### What the exercise asks
From the data that follows, print exactly the lines starting at the one containing "before = set(bpy.data.objects)" and ending at the one containing "obj.data.transform(world)"; include both of them and nothing more.

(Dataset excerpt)
==*==

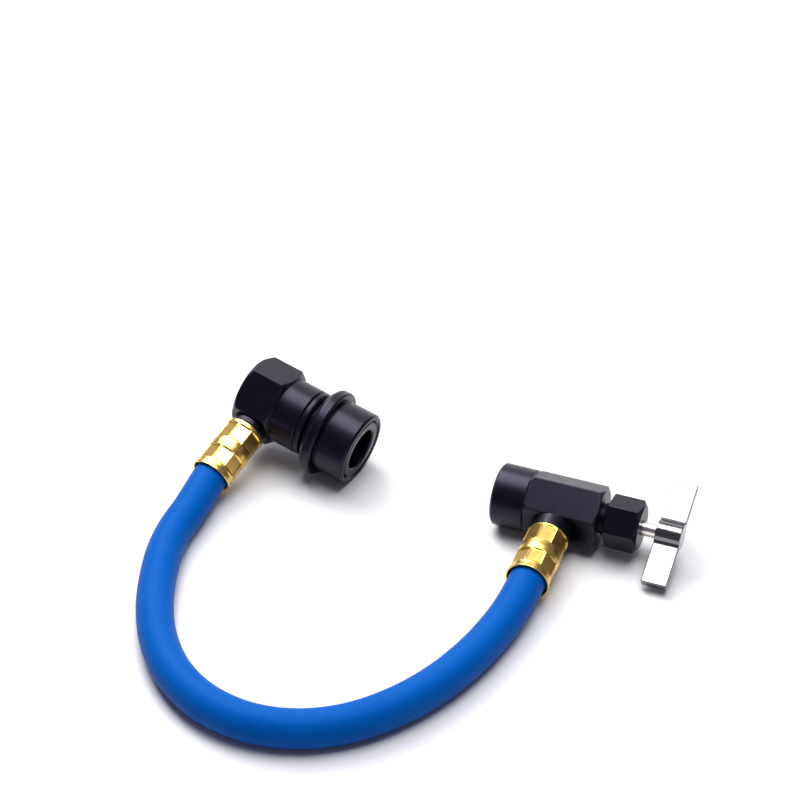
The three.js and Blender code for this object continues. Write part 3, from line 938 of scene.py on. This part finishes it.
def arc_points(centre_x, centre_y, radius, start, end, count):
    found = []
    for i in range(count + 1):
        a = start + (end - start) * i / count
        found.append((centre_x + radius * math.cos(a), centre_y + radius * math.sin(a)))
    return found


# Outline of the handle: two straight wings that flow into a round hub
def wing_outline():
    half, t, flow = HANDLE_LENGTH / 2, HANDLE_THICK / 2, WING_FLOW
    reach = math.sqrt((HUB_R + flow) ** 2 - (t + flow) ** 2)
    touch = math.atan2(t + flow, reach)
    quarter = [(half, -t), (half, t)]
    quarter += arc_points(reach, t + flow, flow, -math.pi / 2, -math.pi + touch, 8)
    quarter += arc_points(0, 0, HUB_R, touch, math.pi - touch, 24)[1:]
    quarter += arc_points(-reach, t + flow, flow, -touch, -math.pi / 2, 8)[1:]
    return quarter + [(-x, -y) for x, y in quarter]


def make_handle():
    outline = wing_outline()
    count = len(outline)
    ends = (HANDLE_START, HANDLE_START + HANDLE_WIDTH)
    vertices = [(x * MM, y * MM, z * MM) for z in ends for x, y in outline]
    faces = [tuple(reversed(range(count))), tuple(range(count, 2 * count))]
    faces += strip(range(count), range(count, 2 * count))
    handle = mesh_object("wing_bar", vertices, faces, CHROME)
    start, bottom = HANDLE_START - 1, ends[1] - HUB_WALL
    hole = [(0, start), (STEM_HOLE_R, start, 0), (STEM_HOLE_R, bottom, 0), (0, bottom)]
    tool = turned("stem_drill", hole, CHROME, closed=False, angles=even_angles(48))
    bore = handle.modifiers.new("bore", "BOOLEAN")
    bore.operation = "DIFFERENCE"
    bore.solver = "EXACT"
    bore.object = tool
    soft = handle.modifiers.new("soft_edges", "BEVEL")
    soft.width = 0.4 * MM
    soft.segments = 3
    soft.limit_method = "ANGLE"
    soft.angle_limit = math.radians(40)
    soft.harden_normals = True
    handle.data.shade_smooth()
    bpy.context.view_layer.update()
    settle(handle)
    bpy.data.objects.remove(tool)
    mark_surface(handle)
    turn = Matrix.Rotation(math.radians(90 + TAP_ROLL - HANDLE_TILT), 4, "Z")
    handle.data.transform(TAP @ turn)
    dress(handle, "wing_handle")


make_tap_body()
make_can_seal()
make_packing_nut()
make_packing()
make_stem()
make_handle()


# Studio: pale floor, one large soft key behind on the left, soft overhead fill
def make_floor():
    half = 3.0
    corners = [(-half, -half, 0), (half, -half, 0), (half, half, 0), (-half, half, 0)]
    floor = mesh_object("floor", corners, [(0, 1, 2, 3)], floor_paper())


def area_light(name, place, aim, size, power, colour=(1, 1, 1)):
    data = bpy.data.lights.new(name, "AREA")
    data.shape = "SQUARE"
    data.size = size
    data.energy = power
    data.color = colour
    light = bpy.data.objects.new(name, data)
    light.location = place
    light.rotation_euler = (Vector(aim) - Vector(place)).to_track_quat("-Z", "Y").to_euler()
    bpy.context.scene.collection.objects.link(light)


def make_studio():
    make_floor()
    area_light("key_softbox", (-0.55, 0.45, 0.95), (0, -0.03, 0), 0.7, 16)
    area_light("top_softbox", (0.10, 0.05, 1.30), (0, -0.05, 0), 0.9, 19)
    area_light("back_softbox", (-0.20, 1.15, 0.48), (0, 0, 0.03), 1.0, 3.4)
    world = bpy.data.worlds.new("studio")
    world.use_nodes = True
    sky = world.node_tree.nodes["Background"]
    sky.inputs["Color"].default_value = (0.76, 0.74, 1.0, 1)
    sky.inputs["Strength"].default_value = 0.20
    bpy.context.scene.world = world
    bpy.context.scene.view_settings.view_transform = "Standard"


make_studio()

==*==

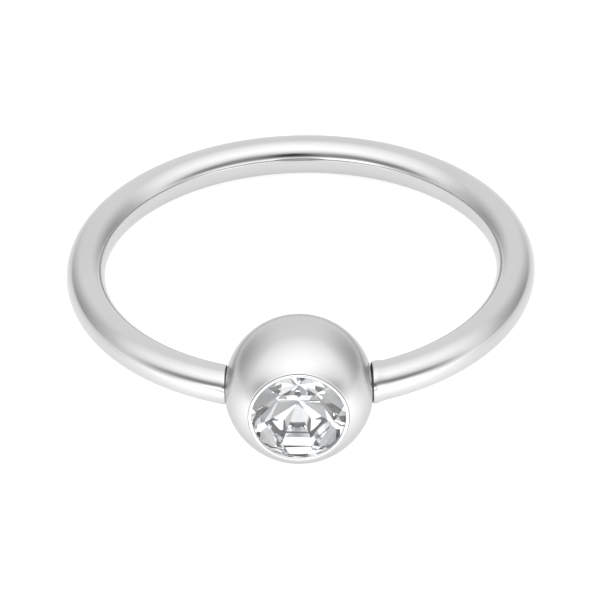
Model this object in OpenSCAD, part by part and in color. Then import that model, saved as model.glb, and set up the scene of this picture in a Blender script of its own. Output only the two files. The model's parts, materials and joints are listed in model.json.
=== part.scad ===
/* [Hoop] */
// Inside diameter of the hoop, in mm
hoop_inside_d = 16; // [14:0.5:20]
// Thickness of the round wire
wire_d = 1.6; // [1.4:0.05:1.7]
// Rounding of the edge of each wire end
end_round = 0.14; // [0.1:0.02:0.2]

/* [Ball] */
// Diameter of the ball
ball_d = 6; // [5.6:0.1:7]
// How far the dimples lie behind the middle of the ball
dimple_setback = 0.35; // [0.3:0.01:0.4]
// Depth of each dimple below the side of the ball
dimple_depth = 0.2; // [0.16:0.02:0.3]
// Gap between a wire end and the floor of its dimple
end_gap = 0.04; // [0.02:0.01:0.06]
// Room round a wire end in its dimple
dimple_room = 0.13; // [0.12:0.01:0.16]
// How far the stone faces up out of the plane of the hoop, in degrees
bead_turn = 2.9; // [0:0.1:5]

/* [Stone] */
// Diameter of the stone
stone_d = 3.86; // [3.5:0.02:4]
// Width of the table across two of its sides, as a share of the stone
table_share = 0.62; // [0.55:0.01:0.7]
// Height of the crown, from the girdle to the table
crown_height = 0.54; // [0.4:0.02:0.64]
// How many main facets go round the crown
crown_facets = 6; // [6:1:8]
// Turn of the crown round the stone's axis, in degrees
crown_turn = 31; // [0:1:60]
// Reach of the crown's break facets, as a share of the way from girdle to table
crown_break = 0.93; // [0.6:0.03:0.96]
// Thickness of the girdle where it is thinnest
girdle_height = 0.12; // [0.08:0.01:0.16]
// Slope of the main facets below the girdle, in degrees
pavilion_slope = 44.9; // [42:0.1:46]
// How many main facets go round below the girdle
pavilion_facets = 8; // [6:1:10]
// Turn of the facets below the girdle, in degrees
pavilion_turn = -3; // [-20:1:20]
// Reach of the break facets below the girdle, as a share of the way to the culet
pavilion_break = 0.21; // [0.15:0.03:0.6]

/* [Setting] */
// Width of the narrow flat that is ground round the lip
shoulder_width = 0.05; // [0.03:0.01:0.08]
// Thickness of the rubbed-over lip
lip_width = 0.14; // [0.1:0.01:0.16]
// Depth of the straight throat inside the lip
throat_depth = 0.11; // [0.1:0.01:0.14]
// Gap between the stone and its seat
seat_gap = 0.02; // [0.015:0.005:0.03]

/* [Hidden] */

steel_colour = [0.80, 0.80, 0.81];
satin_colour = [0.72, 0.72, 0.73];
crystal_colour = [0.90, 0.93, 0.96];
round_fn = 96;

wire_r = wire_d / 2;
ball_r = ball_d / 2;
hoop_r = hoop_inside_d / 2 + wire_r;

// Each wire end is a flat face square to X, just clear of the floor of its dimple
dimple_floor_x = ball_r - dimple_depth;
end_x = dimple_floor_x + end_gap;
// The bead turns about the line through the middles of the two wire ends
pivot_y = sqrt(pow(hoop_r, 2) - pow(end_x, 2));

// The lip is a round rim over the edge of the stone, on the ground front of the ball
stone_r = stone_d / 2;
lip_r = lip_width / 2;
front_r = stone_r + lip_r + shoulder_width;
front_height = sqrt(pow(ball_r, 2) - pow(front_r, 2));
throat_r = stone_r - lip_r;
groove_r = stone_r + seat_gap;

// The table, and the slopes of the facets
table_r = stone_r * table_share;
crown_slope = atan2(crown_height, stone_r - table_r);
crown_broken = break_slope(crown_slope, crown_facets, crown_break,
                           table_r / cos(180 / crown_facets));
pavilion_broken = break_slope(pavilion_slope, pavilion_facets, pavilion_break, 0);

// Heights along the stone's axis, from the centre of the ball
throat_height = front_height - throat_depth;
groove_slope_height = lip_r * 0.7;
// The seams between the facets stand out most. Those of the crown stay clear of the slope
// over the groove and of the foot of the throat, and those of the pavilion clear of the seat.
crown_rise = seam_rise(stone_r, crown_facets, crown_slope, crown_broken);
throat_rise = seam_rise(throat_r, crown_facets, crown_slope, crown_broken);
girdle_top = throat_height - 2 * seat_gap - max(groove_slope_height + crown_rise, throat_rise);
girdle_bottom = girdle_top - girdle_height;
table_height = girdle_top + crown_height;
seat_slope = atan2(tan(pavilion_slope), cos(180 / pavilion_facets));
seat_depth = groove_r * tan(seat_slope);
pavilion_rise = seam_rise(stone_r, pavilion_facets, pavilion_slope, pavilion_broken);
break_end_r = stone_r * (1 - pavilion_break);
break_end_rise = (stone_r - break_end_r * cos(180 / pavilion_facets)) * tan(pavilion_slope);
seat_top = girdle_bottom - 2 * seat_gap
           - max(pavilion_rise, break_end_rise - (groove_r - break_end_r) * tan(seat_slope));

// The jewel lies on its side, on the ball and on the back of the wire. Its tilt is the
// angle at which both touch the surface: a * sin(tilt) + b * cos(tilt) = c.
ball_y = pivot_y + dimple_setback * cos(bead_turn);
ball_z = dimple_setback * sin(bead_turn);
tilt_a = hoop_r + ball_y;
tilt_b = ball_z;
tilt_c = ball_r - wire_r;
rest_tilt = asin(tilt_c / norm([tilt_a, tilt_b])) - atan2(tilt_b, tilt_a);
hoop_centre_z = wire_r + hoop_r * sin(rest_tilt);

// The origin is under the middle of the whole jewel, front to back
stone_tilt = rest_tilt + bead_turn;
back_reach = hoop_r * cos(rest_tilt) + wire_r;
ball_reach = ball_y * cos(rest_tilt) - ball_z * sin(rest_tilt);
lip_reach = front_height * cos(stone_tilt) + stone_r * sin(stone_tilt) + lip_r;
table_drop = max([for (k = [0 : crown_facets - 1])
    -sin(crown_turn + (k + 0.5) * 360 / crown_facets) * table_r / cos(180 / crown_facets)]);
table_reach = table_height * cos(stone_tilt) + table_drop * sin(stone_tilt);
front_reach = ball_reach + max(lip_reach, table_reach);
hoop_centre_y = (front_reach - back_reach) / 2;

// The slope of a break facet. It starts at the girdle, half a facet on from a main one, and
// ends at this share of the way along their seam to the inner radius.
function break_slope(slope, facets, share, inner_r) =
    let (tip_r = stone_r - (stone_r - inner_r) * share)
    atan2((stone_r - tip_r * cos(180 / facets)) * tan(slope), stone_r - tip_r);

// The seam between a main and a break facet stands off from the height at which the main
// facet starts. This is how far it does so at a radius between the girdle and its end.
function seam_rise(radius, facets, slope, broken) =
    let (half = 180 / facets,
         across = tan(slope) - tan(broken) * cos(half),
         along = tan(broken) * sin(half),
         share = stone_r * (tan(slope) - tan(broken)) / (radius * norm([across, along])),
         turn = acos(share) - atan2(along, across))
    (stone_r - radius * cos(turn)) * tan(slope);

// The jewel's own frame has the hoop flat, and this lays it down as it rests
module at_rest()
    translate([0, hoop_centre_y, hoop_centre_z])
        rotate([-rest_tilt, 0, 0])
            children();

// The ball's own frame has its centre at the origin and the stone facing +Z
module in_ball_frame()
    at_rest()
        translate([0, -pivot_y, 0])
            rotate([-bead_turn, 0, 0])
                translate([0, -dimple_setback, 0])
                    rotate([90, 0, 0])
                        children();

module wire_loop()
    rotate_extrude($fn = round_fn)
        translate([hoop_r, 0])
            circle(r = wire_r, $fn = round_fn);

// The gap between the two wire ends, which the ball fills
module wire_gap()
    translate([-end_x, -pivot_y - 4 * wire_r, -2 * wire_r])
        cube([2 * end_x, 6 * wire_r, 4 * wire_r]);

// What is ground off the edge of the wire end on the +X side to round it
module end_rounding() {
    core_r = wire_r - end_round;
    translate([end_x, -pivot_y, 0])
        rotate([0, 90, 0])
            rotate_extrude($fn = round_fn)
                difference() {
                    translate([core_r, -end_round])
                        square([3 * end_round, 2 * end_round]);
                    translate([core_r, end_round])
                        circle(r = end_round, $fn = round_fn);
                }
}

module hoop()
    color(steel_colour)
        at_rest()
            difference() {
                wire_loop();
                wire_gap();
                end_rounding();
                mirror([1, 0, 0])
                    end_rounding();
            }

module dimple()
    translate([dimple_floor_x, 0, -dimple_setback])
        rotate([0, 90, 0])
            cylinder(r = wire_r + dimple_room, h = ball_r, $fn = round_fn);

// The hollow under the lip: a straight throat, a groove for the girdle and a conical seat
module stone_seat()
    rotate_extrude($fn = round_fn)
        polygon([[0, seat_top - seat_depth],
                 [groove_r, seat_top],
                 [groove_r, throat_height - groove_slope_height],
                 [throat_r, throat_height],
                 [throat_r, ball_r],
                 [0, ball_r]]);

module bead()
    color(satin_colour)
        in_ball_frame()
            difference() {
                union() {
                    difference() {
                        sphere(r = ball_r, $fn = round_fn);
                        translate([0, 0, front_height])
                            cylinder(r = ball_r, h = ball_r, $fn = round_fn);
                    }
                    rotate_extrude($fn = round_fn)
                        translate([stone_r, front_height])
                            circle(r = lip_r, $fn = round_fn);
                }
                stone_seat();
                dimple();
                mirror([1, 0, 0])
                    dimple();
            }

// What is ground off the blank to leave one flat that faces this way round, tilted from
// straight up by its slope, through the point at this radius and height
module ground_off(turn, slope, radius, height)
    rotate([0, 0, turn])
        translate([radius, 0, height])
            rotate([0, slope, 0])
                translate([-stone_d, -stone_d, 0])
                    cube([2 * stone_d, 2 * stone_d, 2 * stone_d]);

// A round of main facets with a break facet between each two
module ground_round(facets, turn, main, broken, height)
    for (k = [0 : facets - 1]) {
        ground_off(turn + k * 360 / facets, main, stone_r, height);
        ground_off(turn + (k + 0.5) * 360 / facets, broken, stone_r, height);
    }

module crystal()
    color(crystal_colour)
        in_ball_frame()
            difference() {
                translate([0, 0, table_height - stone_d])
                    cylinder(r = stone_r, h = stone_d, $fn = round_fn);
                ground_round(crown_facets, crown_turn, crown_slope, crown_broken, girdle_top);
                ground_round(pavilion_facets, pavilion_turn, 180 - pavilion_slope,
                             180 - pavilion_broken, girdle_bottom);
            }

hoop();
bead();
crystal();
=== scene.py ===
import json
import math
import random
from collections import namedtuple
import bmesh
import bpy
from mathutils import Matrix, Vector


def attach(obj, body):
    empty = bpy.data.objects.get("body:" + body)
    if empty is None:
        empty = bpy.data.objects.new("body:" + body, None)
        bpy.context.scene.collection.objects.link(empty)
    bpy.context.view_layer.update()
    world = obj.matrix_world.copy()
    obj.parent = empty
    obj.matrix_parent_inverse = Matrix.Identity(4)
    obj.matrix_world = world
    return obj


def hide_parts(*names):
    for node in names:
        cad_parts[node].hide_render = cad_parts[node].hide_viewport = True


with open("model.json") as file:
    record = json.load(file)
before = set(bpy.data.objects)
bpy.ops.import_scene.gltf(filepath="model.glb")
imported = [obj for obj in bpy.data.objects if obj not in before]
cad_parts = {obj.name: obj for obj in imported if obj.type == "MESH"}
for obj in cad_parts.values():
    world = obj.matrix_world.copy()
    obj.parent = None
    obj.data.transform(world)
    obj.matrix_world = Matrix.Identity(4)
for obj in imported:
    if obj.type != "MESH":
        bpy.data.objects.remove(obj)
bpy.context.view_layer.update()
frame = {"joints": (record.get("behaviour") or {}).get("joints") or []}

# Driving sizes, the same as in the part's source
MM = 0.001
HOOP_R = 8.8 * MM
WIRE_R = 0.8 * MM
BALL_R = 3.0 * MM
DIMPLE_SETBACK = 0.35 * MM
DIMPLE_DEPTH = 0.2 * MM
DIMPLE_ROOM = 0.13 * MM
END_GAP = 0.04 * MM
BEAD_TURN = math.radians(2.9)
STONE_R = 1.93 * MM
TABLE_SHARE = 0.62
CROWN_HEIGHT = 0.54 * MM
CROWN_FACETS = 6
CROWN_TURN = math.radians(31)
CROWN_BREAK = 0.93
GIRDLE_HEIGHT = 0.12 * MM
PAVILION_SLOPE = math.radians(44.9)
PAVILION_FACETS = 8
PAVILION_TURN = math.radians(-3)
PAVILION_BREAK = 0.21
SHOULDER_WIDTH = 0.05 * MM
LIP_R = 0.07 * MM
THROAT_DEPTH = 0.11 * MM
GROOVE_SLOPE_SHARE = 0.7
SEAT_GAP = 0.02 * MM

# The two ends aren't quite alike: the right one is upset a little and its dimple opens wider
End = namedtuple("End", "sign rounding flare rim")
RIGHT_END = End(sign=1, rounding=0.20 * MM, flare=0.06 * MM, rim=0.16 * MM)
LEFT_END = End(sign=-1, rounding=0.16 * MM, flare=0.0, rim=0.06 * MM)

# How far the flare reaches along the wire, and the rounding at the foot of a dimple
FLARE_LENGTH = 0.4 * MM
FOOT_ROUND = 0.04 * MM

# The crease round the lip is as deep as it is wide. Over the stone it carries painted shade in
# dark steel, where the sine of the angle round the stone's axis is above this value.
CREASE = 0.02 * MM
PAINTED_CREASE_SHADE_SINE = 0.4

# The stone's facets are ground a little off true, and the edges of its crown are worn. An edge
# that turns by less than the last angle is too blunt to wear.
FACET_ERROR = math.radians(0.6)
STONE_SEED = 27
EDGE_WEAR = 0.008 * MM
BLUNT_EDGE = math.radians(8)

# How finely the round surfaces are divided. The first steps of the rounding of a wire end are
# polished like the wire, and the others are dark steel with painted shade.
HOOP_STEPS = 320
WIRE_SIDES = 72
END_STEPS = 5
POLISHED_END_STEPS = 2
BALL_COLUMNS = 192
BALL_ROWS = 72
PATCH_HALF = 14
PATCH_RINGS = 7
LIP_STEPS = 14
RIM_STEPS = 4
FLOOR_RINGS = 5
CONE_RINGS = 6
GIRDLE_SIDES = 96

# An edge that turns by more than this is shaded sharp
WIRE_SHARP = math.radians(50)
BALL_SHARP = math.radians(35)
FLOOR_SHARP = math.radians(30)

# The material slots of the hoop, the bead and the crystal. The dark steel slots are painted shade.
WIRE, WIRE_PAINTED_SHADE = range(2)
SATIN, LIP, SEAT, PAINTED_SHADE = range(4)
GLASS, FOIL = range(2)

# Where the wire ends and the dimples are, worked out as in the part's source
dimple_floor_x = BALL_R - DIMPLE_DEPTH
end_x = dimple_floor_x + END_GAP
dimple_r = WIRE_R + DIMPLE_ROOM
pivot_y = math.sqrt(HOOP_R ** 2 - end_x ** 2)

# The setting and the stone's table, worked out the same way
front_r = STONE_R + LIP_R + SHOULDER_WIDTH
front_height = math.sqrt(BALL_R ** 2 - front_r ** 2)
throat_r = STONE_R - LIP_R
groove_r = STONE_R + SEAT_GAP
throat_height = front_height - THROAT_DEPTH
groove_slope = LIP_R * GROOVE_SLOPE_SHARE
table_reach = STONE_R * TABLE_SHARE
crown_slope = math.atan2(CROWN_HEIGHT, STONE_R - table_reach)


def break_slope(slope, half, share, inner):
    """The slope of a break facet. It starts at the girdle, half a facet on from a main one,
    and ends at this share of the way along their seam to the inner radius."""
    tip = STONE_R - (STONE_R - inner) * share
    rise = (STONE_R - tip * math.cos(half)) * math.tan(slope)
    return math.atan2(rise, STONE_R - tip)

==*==

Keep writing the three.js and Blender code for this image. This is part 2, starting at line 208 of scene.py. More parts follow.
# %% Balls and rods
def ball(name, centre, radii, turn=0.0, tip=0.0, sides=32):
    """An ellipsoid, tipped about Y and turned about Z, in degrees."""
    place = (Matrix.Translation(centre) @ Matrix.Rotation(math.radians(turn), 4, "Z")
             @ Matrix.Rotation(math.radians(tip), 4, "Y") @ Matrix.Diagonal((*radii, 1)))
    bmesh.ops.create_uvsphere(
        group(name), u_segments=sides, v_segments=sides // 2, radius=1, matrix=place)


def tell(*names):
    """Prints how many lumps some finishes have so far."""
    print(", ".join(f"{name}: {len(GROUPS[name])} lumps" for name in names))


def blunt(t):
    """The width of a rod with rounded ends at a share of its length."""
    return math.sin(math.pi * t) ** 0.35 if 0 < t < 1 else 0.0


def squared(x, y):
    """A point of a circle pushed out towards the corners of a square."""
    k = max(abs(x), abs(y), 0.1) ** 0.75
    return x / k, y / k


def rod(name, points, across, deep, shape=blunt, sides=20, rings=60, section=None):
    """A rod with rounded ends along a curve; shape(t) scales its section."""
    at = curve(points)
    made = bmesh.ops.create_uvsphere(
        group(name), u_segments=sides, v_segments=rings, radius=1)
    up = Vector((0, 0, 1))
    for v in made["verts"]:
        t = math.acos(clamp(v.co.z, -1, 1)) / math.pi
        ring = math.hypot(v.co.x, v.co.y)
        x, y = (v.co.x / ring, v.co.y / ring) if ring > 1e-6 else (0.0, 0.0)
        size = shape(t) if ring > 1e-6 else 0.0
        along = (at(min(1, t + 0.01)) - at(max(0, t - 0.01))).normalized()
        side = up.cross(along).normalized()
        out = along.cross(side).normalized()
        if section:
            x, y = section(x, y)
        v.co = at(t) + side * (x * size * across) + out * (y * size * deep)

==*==

### Answer to this problem
before = set(bpy.data.objects)
bpy.ops.import_scene.gltf(filepath="model.glb")
imported = [obj for obj in bpy.data.objects if obj not in before]
cad_parts = {obj.name: obj for obj in imported if obj.type == "MESH"}
for obj in cad_parts.values():
    world = obj.matrix_world.copy()
    obj.parent = None
    obj.data.transform(world)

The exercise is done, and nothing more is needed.